TASK TO CARRY OUT: Determine the number of lines holding the word "manifold"; answer with that number only.

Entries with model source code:
## Begin

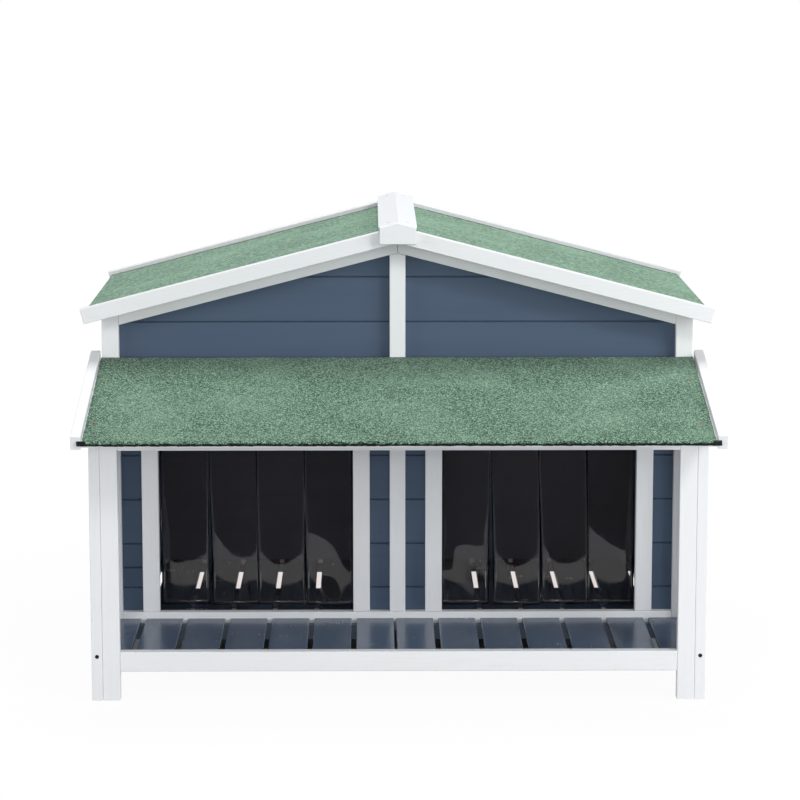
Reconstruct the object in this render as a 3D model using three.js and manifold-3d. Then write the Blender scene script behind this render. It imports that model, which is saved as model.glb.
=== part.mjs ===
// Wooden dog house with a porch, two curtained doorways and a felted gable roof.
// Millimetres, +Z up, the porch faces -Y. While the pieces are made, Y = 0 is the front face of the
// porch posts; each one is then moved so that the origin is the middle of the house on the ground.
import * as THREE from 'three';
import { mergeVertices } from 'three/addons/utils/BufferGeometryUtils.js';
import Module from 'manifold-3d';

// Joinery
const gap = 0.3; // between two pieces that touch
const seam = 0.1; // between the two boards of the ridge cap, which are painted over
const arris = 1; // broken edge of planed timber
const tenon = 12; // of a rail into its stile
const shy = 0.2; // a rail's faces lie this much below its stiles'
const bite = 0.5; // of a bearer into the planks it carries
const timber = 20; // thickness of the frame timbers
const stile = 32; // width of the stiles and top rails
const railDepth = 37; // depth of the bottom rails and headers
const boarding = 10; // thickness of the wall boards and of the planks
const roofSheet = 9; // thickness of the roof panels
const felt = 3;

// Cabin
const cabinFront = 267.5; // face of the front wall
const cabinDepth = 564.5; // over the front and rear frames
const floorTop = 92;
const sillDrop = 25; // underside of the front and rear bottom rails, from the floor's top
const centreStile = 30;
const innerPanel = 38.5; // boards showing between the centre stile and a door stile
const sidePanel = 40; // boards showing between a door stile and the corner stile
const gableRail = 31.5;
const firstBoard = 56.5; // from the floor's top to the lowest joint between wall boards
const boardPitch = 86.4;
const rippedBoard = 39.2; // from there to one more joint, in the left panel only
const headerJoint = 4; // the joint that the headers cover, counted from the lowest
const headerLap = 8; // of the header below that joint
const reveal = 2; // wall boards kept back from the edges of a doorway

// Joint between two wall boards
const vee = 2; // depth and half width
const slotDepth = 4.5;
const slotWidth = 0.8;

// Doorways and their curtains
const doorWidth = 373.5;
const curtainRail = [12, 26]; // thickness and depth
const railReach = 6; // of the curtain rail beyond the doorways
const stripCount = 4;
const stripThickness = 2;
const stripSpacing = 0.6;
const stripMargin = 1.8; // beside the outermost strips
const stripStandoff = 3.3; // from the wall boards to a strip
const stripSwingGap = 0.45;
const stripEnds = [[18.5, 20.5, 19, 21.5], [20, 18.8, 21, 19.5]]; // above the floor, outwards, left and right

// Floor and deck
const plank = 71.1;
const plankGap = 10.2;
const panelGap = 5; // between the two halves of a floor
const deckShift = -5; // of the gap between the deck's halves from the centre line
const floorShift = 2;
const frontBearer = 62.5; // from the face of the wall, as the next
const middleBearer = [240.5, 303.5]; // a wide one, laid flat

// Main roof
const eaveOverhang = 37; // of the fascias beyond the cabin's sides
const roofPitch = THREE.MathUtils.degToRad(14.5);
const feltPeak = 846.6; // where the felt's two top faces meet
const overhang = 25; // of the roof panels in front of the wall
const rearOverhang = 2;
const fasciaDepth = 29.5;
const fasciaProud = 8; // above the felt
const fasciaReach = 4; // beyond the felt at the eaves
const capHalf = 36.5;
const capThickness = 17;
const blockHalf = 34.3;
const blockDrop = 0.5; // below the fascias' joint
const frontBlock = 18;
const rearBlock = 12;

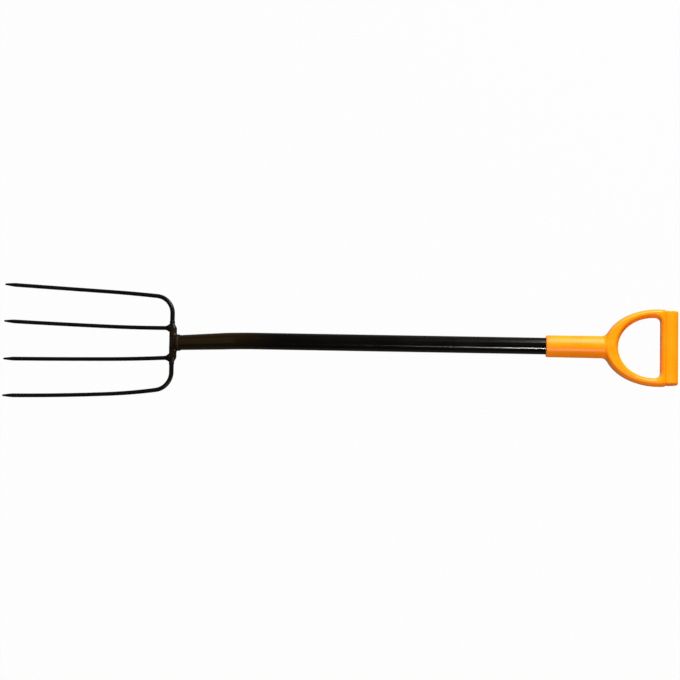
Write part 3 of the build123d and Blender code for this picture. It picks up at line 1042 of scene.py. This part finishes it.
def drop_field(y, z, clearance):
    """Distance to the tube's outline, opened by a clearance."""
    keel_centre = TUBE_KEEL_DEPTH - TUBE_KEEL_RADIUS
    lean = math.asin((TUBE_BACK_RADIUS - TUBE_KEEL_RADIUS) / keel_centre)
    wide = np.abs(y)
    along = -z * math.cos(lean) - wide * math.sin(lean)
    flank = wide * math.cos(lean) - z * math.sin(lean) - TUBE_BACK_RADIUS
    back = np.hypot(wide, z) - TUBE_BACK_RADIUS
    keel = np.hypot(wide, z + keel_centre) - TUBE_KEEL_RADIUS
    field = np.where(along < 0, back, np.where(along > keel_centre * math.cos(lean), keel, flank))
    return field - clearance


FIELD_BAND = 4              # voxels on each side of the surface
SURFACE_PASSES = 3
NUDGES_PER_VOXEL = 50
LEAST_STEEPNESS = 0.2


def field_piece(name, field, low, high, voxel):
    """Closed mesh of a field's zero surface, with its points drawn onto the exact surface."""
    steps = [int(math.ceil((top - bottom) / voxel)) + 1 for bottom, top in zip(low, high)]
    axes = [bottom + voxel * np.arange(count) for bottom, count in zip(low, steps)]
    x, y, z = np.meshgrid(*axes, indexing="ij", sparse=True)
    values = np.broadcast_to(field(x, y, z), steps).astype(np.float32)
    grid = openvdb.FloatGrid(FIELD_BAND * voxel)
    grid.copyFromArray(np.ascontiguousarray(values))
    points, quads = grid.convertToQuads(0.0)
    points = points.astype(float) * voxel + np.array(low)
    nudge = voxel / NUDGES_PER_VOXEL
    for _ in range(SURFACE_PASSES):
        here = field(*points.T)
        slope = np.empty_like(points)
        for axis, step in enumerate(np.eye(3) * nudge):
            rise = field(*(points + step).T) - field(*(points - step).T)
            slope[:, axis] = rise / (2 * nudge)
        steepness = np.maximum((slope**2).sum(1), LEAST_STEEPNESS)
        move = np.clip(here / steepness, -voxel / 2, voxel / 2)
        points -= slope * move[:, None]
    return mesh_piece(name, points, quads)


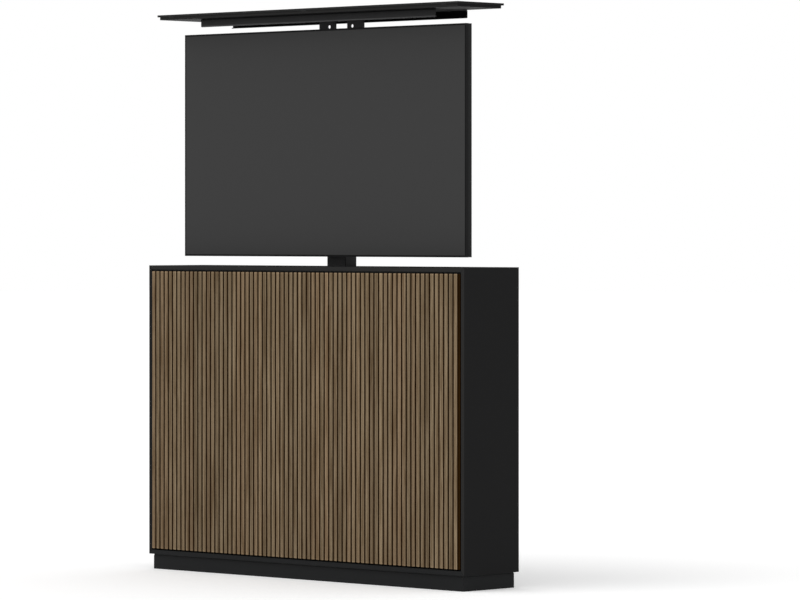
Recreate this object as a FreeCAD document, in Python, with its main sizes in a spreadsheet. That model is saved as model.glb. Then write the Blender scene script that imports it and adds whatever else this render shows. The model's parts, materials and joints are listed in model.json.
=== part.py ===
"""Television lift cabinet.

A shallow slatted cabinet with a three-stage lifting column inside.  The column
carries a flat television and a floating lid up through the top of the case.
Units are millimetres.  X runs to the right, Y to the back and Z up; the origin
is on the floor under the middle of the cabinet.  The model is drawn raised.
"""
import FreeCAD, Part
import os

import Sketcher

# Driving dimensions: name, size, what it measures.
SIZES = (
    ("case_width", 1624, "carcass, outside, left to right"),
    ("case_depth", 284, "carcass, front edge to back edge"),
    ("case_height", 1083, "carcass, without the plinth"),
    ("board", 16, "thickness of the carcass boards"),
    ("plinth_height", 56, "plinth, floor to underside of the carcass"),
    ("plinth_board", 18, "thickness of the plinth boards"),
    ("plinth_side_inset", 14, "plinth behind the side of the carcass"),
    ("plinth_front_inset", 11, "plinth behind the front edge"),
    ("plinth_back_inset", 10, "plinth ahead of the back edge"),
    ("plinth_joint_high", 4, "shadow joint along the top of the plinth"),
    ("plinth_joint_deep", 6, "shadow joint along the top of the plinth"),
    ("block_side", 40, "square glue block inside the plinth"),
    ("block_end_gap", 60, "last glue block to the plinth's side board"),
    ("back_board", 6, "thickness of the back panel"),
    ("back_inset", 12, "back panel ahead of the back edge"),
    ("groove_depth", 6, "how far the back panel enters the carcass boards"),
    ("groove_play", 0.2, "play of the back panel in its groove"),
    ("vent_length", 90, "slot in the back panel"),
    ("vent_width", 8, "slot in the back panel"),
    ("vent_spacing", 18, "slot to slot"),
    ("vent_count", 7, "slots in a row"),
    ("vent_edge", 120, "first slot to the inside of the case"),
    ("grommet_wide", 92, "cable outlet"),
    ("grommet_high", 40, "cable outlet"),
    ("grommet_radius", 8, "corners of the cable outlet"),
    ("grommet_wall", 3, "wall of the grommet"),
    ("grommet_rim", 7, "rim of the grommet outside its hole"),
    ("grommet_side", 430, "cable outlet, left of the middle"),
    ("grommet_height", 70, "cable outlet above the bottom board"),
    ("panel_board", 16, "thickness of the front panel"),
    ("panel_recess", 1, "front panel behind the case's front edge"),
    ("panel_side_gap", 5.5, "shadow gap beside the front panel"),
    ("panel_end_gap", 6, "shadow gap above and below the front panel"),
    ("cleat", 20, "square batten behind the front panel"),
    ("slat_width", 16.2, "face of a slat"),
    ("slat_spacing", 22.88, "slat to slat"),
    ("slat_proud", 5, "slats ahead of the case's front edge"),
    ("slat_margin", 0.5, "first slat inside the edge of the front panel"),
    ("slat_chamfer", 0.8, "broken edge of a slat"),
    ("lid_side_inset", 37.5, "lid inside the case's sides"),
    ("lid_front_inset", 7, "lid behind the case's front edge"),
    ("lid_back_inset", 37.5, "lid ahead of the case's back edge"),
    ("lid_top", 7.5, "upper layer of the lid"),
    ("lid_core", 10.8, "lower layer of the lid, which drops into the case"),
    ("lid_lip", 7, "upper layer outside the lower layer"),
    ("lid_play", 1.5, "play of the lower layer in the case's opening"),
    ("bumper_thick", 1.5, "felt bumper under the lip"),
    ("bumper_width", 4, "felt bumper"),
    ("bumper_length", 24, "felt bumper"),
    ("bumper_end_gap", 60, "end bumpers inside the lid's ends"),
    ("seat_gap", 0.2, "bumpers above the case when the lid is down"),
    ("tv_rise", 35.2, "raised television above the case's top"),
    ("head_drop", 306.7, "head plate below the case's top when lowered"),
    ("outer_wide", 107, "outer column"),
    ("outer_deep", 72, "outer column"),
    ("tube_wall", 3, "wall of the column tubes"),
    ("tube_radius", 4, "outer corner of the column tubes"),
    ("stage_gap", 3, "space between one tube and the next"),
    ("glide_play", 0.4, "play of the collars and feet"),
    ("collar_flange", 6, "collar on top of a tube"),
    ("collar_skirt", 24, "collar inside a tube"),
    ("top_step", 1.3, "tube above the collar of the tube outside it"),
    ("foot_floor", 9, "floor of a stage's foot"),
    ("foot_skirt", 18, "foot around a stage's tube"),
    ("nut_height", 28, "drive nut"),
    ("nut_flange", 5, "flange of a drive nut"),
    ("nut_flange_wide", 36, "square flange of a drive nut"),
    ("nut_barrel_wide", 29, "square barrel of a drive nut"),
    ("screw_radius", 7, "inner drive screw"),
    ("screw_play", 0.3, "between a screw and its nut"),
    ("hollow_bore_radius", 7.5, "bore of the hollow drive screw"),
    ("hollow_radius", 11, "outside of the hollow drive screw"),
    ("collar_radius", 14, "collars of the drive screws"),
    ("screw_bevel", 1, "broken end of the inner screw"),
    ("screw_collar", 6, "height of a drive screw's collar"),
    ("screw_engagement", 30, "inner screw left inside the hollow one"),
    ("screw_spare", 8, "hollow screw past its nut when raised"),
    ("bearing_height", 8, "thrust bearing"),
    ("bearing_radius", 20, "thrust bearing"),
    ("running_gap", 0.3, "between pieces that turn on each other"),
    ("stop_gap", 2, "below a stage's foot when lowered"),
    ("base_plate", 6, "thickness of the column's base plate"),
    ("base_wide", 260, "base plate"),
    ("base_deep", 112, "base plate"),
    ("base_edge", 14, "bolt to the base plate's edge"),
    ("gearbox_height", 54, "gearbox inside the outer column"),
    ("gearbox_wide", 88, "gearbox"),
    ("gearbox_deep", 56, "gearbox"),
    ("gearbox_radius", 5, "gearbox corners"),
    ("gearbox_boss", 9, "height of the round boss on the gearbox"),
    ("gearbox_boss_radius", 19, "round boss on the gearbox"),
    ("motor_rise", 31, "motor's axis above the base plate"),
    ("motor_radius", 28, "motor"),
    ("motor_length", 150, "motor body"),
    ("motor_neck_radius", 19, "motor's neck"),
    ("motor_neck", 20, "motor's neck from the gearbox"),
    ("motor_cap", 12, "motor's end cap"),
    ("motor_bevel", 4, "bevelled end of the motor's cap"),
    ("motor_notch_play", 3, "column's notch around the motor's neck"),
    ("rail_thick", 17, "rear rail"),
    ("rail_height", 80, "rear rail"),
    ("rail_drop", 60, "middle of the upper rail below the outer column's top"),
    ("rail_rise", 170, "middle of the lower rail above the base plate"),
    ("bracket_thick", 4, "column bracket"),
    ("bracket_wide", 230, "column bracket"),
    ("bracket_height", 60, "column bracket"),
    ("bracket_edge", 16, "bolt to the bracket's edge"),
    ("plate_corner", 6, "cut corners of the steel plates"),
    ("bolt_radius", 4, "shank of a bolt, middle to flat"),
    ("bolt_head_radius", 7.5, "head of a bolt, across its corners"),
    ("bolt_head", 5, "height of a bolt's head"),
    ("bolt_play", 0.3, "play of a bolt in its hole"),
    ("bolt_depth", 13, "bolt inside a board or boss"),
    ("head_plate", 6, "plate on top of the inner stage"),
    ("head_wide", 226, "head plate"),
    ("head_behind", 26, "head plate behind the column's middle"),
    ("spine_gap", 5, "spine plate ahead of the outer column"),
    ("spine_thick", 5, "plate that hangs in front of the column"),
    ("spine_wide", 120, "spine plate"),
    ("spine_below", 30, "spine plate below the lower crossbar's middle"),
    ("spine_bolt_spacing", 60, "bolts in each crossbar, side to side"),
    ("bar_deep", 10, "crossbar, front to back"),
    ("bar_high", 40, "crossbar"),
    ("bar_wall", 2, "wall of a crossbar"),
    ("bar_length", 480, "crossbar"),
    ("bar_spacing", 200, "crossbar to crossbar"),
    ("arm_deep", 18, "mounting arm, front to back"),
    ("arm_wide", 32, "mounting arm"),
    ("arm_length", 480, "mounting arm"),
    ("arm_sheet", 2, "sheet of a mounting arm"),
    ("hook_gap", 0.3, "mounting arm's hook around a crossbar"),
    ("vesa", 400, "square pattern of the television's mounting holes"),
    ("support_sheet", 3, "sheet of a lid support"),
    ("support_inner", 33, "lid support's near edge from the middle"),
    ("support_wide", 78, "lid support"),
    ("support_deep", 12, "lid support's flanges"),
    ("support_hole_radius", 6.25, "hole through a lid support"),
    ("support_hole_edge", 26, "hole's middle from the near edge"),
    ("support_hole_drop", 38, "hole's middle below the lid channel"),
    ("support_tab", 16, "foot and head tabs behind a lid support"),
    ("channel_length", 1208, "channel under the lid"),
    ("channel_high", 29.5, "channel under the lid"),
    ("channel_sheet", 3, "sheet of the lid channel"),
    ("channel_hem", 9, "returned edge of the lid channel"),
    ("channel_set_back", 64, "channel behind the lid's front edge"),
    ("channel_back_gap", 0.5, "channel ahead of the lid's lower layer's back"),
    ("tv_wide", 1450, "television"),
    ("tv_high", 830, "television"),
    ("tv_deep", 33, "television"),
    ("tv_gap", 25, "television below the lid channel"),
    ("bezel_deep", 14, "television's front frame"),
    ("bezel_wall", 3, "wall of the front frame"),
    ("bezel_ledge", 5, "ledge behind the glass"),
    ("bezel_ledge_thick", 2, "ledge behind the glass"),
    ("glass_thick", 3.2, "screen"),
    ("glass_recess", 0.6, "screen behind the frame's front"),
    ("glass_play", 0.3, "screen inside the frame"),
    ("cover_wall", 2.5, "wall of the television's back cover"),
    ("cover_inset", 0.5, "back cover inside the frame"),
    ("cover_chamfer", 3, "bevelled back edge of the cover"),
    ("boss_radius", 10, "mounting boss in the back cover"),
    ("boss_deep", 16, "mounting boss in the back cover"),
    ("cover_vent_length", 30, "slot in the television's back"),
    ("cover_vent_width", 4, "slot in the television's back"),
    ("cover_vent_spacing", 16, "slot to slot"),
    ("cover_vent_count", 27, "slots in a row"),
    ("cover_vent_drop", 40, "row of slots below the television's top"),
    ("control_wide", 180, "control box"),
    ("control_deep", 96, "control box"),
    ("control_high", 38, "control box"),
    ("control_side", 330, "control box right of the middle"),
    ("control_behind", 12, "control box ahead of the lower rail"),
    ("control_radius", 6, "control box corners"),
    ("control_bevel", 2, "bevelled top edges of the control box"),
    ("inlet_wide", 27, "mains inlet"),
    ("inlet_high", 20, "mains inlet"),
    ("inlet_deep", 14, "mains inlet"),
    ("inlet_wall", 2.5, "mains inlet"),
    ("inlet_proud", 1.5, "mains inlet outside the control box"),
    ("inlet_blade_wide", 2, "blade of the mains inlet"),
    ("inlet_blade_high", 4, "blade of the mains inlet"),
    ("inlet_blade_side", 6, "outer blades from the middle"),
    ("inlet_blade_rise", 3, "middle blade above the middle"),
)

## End

SOLUTION TO THIS EXERCISE: 2